What is the clause in a loan document describing certain events that would cause the entire loan to be due?


- subordination clause


- novation clause


- assumption clause


- acceleration clause



acceleration clause: allows a note holder to call the entire note due, on occurrence of a specific event, such as default in payment, taxes or insurance, or sale of the property

a standby commitment promises to deliver a takeout loan at a future date? True or false

True

a foreclosure's reinstatement period is until ___ business days before the date of the trustees sale.


- 5


- 21


- 3


- 45

5: the minimum time between recording the notice of default and the trustee sale is three months and 21 days. during this time the truster may reinstate the loan up to five business days prior to the trustees sale

a takeout loan is a loan that temporarily pays off a residential loan. True or False

False: the permanent loan that pays off a construction loan is called a takeout loan. Interim construction loans are usually made by commercial banks, whereas standby commitments and takeout loans are arranged by mortgage companies for large investors such as insurance companies.
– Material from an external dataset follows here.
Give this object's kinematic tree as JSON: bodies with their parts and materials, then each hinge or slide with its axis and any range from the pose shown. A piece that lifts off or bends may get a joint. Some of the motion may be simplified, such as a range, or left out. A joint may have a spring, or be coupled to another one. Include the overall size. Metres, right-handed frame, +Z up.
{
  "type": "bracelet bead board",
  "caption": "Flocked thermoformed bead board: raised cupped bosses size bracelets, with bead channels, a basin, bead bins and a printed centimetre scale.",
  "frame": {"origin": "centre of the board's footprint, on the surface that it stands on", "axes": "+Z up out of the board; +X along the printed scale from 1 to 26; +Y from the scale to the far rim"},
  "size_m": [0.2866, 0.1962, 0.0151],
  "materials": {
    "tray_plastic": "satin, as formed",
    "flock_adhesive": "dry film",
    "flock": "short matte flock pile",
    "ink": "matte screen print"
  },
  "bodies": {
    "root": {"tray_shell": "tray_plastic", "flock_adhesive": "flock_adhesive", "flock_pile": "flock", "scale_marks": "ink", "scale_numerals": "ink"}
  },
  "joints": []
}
Mutual mortgage insurance on F.H.A loans:


- protects the lender in case of the borrower's death


- protects the lender in the event of default


- protects the borrower from an earthquake loss


- is paid for by the lender

protects the lender in the event of default: the lender is protected, in case of foreclosure, by charging the borrower a fee for an insurance policy called mutual mortgage insurance (MMI). the insurance requirement is how the FHA finances its program.
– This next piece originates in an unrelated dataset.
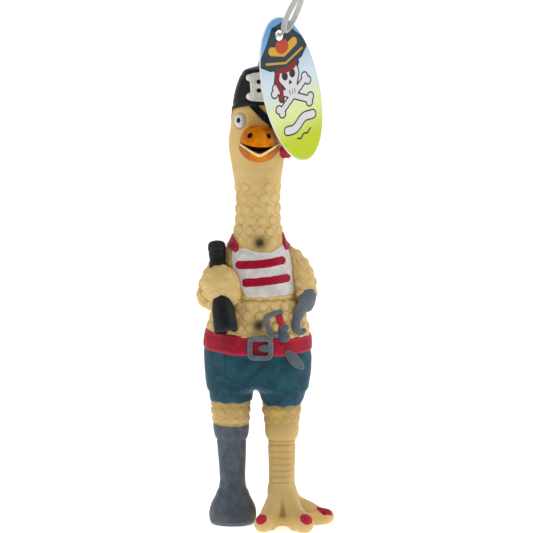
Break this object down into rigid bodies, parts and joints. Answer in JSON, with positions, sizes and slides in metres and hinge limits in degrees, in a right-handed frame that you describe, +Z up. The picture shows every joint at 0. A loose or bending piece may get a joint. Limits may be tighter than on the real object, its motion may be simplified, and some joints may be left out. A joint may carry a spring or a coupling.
{
  "type": "rubber chicken",
  "caption": "Hollow latex squeaky toy chicken in painted pirate dress, with a peg leg and a clawed foot, a reed squeaker in its back and a card tag on a nylon hanging loop.",
  "frame": {"origin": "bottom centre of the whole object's box, on the surface it stands on", "axes": "+Z up; -Y is the toy's front; +X is the toy's left side, the viewer's right"},
  "size_m": [0.0688, 0.0458, 0.2617],
  "materials": {
    "latex_cream": "matte cream natural latex with airbrushed brown shading",
    "paint_teal": "satin dark teal rubber paint",
    "paint_red": "satin crimson rubber paint",
    "paint_grey": "satin blue-grey rubber paint",
    "paint_black": "satin black rubber paint",
    "paint_white": "satin off-white rubber paint",
    "paint_orange": "satin orange rubber paint, shaded darker by airbrush",
    "mouth_brown": "matt dark brown rubber paint",
    "squeaker_plastic": "natural white moulded polyethylene",
    "reed_plastic": "thin plastic film",
    "tag_card": null,
    "loop_nylon": "translucent nylon"
  },
  "bodies": {
    "torso": {"torso_skin": "latex_cream", "neck_skin": "latex_cream", "right_thigh_skin": "latex_cream", "left_thigh_skin": "latex_cream", "shorts": "paint_teal", "belt": "paint_red", "shirt_stripe_upper": "paint_red", "shirt_stripe_lower": "paint_red", "strap_right": "paint_red", "strap_left": "paint_red", "dagger_grip": "paint_red", "buckle_frame": "paint_grey", "buckle_tongue": "paint_grey", "dagger_hilt": "paint_grey", "dagger_blade": "paint_grey", "hook_cup": "paint_grey", "hook": "paint_grey", "spyglass_eyepiece": "paint_black", "spyglass_barrel": "paint_black", "shirt_front": "paint_white", "shirt_back": "paint_white", "spyglass_lens": "mouth_brown", "squeaker_body": "squeaker_plastic", "reed_channel": "squeaker_plastic", "reed_wedge": "squeaker_plastic"},
    "head": {"head_skin": "latex_cream", "pirate_cap": "paint_black", "cap_emblem": "paint_white", "eye_white": "paint_white", "eye_pupil": "paint_black", "eye_patch": "paint_black", "beak_upper": "paint_orange", "beak_lower": "paint_orange", "mouth_lining": "mouth_brown", "scarf_band": "paint_red", "scarf_tail": "paint_red"},
    "right_leg": {"peg_boot": "paint_grey"},
    "left_leg": {"bird_foot": "latex_cream", "toenail_1": "paint_red", "toenail_2": "paint_red", "toenail_3": "paint_red"},
    "loop": {"hang_loop": "loop_nylon"},
    "tag": {"hang_tag": "tag_card"},
    "reed": {"squeaker_reed": "reed_plastic"}
  },
  "joints": [
    {"name": "neck_bend", "type": "hinge", "parent": "torso", "child": "head", "pos_m": [-0.00484, 0.00479, 0.162], "axis": [1, 0, 0], "range_deg": [-35, 35], "stiffness_Nm_per_rad": 0.3, "deforming": ["neck_skin"]},
    {"name": "right_leg_bend", "type": "hinge", "parent": "torso", "child": "right_leg", "pos_m": [-0.01724, 0.00479, 0.056], "axis": [1, 0, 0], "range_deg": [-20, 20], "stiffness_Nm_per_rad": 0.5, "deforming": ["right_thigh_skin"]},
    {"name": "left_leg_bend", "type": "hinge", "parent": "torso", "child": "left_leg", "pos_m": [0.00756, 0.00479, 0.056], "axis": [1, 0, 0], "range_deg": [-20, 20], "stiffness_Nm_per_rad": 0.5, "deforming": ["left_thigh_skin"]},
    {"name": "loop_turn", "type": "hinge", "parent": "head", "child": "loop", "pos_m": [-0.00424, 0.00479, 0.224], "axis": [0, 0, 1], "range_deg": [0, 120]},
    {"name": "tag_swing", "type": "hinge", "parent": "loop", "child": "tag", "pos_m": [0.00527, -0.01458, 0.23995], "axis": [0.6613, -0.7501, 0], "range_deg": [-3, 75]},
    {"name": "reed_flex", "type": "hinge", "parent": "torso", "child": "reed", "pos_m": [-0.00484, 0.011, 0.1044], "axis": [1, 0, 0], "range_deg": [-2.5, 6], "stiffness_Nm_per_rad": 0.0002}
  ]
}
Which of the following terms are most nearly identical?


- Takeout loan, deficit financing


- takeout loan, interim loan


- construction loan, take-out loan


- construction loan, interim loan

construction loan/interim loan - a construction loan (interim loan) is eventually replaced by a long-term loan called a take-out loan

which of the following is not one of the functions of the FHA?


-systemizing appraisals


-setting minimum property requirements


-making discounted loans to qualified borrowers


-promoting home ownership

making discounted loans to qualified borrowers. The FHA does not make loans; rather, it insures lenders against loss. promotes homeownership. secondary results include setting minimum property requirements and systemizing appraisals

a renegotiable rate mortgage is one that can be renewed periodically. True or false

True: a renegotiable rate mortgage is a loan in which the IR is renegotiated periodically. the loan may be either a long-term loan with periodic interest rate adjustments, or a short-term loan that is renewed periodically at new IR, but based on a long-term mortgage

When borrowing under a Cal-Vet loan, the buyer:


- receives title immediately upon close of escrow


- received title if he/she makes payments on time for two years


- receives title after completely paying off the loan


- never receives title

receives title after completely paying off the loan: upon application for a CalVet loan and approval of the borrower and property, the department of veterans affairs purchases the property from the seller, takes title to the property, and sells it to the veteran on a contract of sale

a blanket loan could be used to cover more than one parcel of property. True or false

True: a trust deed or mortgage that covers more than one parcel of property may be secured by a blanket loan.

under which gov. financing program are approved applicants required to apply for life insurance?


-F.H.A


-CalVet


-V.A.


-Fannie Mae

CalVet - helps veterans in buying a home or farm. he/she has an obligation to apply for life insurance, with the department of veterans affairs as beneficiary, to pay off the debt in case of the veterans death.